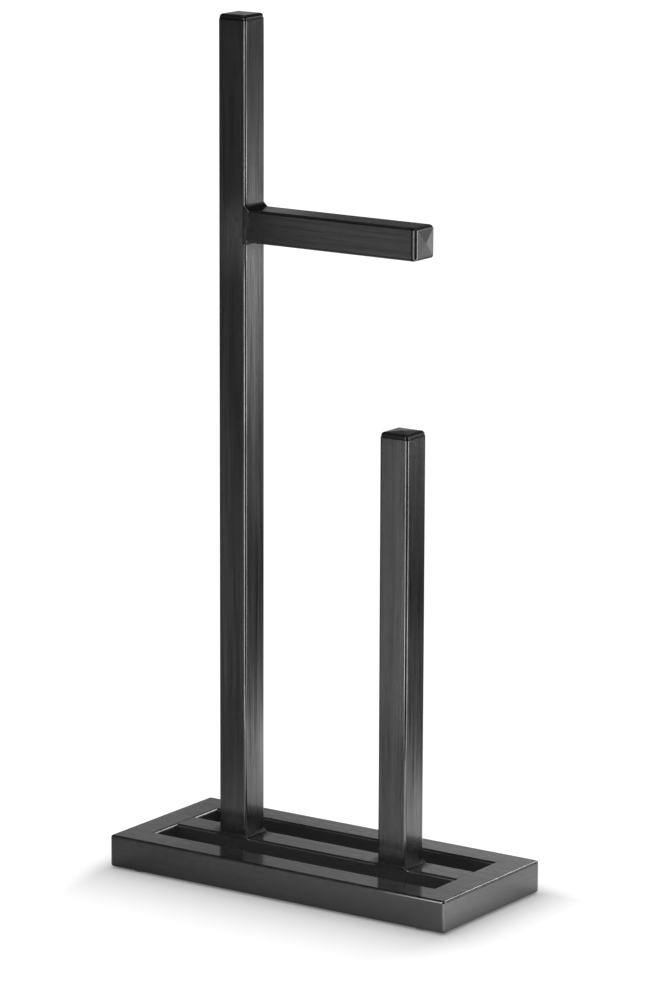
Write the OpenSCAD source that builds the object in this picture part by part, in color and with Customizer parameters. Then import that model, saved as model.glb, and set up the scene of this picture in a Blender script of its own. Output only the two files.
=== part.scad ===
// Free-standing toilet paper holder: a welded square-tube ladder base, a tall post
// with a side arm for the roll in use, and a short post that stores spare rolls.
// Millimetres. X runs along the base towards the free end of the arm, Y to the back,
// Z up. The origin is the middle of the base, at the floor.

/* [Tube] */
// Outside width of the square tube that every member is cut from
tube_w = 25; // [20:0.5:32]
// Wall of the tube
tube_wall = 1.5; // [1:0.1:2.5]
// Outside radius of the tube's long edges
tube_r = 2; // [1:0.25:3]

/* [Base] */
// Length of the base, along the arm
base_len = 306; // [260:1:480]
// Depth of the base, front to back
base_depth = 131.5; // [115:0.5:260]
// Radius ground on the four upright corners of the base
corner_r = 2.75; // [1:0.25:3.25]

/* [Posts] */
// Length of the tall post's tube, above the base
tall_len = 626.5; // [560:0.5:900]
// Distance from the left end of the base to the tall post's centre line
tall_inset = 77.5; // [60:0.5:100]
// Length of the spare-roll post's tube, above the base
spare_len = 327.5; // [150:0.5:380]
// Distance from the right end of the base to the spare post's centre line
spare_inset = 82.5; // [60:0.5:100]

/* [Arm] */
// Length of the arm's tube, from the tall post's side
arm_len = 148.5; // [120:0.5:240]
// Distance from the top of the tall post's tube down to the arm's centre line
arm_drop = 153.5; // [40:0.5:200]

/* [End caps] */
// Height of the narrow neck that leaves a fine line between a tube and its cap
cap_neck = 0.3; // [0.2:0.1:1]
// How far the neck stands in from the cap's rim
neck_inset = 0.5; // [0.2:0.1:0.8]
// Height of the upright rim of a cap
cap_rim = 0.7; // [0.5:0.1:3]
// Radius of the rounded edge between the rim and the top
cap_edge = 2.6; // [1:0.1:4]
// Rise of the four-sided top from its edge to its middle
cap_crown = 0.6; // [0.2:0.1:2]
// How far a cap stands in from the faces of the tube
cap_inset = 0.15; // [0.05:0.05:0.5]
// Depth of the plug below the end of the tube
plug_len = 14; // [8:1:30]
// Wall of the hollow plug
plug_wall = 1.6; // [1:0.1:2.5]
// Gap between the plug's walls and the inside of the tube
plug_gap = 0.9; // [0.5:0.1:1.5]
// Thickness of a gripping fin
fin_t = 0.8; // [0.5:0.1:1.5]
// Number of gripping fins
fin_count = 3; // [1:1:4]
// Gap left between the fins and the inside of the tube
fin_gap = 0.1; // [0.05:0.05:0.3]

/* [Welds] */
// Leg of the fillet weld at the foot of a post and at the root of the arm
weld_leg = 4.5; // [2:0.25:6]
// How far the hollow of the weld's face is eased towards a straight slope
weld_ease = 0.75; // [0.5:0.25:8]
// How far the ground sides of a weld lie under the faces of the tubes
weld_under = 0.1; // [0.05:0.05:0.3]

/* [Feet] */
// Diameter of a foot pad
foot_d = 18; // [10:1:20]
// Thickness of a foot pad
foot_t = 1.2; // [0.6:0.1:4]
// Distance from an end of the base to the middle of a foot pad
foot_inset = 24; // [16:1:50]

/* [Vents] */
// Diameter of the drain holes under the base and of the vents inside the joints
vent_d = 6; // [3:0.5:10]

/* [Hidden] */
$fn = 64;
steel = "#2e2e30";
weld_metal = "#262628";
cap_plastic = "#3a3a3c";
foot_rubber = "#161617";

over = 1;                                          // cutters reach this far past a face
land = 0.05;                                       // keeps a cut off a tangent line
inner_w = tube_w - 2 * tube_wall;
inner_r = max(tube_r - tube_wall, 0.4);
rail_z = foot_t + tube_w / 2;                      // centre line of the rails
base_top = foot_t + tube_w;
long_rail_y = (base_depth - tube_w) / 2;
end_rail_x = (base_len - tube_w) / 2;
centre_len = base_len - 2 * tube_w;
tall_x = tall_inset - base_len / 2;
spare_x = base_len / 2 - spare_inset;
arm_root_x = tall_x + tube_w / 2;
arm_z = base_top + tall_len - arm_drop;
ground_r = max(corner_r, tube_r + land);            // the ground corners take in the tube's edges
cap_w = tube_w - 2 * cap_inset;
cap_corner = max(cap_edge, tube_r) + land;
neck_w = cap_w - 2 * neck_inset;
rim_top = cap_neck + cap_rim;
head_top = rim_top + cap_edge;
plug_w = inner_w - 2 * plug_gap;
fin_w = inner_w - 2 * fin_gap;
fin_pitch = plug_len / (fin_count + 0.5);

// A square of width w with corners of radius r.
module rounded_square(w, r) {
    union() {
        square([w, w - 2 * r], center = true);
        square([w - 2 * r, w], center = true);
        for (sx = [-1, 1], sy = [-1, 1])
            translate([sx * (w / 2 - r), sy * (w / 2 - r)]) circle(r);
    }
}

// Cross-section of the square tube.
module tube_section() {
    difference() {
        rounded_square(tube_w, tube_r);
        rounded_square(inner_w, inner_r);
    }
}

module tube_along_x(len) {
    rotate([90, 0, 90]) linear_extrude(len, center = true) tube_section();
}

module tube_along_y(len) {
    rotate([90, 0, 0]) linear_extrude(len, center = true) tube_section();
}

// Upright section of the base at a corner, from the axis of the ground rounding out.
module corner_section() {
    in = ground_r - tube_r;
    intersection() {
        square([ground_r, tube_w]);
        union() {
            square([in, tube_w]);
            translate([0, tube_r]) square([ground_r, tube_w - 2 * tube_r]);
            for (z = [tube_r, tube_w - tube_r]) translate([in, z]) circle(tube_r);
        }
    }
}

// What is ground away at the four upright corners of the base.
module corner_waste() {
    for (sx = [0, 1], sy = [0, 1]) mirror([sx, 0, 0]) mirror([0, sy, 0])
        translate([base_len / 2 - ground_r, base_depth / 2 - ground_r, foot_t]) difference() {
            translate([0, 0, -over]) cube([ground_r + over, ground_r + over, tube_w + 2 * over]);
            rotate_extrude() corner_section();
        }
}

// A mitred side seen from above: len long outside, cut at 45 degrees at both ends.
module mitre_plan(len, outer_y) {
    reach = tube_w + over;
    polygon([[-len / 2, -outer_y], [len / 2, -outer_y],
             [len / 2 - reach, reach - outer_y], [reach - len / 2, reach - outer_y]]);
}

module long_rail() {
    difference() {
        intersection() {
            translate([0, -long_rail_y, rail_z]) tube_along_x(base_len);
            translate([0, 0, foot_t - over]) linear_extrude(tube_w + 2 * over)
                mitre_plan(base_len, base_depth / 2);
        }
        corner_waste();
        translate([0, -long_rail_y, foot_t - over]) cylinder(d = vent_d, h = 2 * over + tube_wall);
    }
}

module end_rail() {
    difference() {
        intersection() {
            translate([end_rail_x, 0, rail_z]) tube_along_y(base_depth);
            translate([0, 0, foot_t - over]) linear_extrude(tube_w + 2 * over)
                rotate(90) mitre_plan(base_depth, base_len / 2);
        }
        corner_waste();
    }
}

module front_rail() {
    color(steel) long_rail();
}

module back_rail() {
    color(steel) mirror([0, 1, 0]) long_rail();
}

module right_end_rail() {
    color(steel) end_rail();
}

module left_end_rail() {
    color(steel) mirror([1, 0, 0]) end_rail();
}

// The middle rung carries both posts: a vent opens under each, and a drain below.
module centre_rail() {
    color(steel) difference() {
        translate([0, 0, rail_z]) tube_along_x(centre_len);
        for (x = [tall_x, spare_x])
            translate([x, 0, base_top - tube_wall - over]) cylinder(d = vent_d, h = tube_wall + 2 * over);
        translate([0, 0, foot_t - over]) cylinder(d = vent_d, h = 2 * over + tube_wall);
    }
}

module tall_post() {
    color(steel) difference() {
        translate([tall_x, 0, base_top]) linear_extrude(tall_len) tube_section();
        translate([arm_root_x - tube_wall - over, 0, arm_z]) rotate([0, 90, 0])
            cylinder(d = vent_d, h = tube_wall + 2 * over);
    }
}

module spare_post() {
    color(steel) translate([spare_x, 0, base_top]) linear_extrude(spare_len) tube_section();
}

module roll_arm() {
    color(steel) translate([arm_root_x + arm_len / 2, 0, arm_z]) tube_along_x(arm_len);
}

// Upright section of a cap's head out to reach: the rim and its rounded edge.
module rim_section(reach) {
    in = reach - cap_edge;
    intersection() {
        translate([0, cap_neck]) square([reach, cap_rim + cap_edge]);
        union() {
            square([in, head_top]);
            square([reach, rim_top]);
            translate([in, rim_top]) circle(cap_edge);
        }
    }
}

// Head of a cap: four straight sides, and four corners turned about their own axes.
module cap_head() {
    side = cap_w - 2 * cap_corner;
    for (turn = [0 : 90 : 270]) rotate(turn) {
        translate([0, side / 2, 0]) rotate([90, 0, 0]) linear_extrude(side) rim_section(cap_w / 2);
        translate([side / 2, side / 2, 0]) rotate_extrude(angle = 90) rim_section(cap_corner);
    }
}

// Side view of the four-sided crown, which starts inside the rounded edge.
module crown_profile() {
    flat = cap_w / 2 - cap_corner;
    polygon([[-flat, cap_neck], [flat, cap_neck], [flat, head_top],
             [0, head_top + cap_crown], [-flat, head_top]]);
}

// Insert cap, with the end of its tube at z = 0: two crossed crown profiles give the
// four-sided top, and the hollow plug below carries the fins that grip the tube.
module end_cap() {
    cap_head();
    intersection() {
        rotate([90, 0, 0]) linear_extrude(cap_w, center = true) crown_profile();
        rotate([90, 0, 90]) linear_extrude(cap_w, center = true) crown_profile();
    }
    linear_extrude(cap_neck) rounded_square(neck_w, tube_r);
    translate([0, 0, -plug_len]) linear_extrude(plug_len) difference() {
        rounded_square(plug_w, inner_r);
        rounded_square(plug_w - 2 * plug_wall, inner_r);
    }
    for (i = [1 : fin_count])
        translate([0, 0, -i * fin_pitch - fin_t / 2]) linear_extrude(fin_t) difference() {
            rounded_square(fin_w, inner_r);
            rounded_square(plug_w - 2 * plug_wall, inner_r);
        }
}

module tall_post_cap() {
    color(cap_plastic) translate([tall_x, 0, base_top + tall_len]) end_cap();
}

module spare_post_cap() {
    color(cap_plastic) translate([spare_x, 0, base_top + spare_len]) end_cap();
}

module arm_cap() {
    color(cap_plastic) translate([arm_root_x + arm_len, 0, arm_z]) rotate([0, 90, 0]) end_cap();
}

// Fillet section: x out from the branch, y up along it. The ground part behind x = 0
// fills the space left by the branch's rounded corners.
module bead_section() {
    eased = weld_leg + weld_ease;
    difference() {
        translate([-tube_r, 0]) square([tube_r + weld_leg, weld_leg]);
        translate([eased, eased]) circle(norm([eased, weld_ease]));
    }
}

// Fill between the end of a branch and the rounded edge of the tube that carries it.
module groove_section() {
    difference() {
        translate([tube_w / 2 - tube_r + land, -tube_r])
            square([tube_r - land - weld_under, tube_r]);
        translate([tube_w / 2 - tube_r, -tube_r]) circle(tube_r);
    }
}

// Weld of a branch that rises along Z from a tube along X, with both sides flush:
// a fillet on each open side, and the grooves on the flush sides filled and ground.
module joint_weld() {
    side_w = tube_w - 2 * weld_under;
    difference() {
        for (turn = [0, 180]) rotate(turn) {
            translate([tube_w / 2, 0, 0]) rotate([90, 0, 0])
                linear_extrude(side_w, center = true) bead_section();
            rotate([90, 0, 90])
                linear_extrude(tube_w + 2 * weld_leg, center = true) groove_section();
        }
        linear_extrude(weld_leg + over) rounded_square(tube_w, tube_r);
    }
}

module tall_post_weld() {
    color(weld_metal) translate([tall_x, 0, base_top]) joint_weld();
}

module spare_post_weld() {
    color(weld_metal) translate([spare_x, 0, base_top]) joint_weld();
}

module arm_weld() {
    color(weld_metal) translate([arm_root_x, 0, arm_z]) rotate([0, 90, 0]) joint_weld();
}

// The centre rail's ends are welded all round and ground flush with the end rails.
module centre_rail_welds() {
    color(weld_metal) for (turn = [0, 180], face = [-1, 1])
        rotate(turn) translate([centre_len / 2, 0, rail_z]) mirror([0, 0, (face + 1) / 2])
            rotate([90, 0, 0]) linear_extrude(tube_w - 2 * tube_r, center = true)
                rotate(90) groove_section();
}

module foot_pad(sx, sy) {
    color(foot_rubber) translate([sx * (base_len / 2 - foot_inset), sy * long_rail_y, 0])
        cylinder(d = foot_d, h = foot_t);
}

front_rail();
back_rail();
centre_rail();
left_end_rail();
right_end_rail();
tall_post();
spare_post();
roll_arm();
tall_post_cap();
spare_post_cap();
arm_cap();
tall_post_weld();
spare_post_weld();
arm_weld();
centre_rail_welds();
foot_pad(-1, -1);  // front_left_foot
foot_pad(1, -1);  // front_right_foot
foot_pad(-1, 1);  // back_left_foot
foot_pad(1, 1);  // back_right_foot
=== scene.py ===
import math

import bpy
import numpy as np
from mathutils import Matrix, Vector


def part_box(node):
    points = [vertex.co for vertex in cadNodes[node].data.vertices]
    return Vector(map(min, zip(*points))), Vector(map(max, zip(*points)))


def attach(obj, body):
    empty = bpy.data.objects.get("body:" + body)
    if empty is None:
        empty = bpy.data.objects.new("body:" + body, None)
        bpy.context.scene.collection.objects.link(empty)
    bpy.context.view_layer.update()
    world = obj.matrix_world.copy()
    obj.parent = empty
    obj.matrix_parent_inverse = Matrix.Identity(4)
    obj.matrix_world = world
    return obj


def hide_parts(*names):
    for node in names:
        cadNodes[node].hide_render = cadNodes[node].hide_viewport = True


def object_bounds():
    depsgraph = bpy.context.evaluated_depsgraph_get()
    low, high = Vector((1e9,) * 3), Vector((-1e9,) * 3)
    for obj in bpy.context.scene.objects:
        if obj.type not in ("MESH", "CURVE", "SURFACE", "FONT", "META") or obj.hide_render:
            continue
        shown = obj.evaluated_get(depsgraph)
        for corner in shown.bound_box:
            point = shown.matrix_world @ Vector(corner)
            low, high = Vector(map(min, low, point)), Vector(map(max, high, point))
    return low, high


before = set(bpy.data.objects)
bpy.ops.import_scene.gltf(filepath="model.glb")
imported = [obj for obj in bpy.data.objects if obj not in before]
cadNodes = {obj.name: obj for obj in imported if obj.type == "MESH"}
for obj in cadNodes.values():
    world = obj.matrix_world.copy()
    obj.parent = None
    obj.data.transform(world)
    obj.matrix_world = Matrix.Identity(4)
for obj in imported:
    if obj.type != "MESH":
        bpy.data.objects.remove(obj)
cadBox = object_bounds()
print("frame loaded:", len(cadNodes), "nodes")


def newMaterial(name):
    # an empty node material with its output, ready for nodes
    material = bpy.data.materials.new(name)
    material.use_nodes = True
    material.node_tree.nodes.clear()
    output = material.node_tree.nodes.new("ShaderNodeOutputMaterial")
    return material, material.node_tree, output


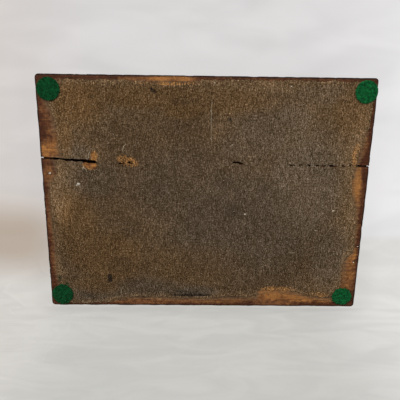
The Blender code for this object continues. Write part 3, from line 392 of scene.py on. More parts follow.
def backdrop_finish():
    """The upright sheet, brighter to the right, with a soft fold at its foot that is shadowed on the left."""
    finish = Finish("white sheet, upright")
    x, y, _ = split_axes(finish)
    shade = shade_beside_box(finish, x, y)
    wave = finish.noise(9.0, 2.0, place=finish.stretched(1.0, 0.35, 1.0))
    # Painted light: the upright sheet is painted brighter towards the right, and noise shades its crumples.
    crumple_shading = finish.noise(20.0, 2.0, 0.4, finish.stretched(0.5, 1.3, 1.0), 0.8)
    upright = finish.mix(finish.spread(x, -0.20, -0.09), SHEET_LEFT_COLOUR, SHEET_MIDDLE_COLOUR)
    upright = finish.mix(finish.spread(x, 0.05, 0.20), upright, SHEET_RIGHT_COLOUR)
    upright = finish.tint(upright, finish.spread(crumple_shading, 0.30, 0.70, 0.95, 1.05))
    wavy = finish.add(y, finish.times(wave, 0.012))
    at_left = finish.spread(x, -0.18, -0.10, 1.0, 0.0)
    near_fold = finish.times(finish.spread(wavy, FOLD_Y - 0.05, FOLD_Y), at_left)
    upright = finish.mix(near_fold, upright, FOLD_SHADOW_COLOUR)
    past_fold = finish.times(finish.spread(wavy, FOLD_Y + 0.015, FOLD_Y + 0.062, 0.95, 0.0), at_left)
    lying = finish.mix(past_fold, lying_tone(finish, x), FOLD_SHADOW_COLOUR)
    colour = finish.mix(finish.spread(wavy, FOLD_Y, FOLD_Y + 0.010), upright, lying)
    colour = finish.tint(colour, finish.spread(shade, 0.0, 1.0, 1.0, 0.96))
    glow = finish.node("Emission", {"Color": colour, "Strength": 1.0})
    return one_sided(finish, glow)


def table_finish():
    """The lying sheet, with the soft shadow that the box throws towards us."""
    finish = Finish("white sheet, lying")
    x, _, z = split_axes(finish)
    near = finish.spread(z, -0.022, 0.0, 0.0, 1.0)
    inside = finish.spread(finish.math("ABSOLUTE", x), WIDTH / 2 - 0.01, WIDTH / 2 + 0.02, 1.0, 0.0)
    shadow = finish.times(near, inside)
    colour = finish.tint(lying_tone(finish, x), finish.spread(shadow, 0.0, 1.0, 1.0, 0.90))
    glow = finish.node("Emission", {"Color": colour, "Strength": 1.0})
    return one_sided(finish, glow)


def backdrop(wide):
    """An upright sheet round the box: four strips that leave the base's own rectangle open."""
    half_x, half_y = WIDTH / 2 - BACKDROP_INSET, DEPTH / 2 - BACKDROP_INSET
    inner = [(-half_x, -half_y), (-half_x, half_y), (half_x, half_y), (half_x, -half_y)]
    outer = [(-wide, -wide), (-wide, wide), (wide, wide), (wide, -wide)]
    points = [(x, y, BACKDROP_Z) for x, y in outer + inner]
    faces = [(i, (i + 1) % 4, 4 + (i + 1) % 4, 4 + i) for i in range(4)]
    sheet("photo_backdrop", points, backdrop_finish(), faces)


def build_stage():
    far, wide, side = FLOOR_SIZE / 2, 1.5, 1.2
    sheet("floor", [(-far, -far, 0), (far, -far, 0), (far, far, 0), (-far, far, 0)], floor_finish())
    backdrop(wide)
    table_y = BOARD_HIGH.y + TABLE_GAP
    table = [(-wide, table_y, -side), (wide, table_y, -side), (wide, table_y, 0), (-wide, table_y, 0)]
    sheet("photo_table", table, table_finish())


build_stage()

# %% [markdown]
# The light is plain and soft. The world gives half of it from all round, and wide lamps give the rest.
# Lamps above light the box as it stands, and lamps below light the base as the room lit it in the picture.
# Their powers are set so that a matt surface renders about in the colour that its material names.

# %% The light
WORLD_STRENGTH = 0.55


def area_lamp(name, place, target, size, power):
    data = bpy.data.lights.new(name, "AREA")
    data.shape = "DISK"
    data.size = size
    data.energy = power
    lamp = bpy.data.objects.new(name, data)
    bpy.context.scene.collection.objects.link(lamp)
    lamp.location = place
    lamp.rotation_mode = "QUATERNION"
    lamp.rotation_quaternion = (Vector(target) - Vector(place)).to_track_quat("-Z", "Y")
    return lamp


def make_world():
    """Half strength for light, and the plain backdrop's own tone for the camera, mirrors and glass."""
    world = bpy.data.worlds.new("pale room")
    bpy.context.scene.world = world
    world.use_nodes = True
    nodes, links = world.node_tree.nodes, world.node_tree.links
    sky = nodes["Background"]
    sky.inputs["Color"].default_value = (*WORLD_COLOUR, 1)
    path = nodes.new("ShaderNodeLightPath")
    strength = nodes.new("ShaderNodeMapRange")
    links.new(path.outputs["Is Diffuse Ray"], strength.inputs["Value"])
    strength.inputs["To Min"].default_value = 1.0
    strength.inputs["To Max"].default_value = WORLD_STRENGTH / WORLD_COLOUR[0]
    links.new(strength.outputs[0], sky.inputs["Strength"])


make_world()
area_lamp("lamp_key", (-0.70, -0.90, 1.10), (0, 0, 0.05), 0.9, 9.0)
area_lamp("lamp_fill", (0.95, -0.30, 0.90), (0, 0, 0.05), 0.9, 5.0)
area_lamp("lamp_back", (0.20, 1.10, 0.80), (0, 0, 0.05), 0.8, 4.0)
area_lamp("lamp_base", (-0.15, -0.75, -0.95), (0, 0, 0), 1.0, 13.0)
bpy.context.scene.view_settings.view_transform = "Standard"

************

Set exercise ▸ Emit an exact copy of the lines spanning the start of the records to the line containing "at the floor.", inclusive, and no other output.

Solution for this problem ▸
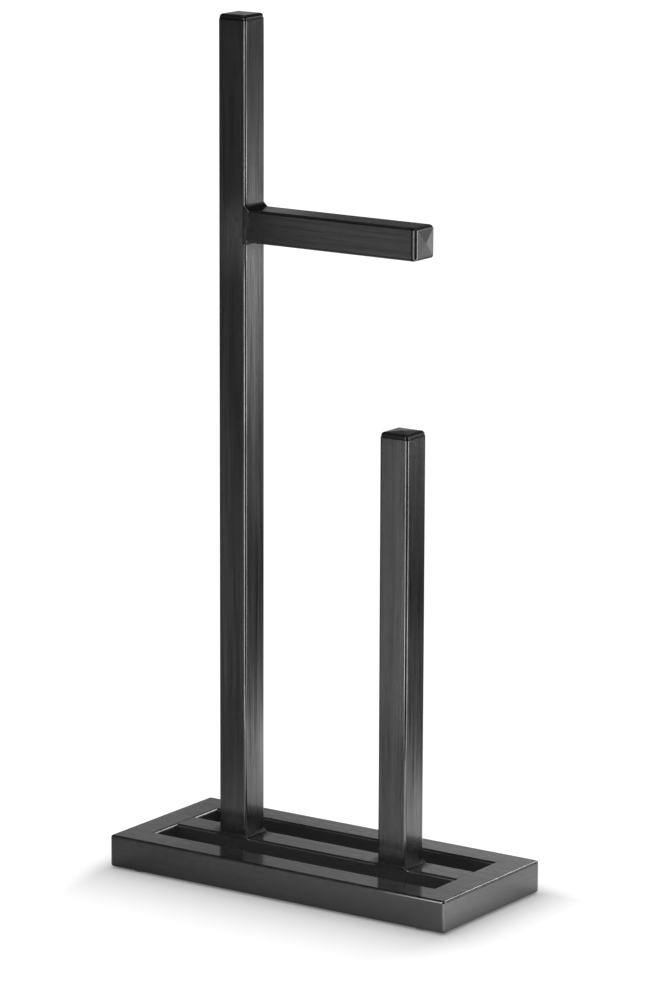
Write the OpenSCAD source that builds the object in this picture part by part, in color and with Customizer parameters. Then import that model, saved as model.glb, and set up the scene of this picture in a Blender script of its own. Output only the two files.
=== part.scad ===
// Free-standing toilet paper holder: a welded square-tube ladder base, a tall post
// with a side arm for the roll in use, and a short post that stores spare rolls.
// Millimetres. X runs along the base towards the free end of the arm, Y to the back,
// Z up. The origin is the middle of the base, at the floor.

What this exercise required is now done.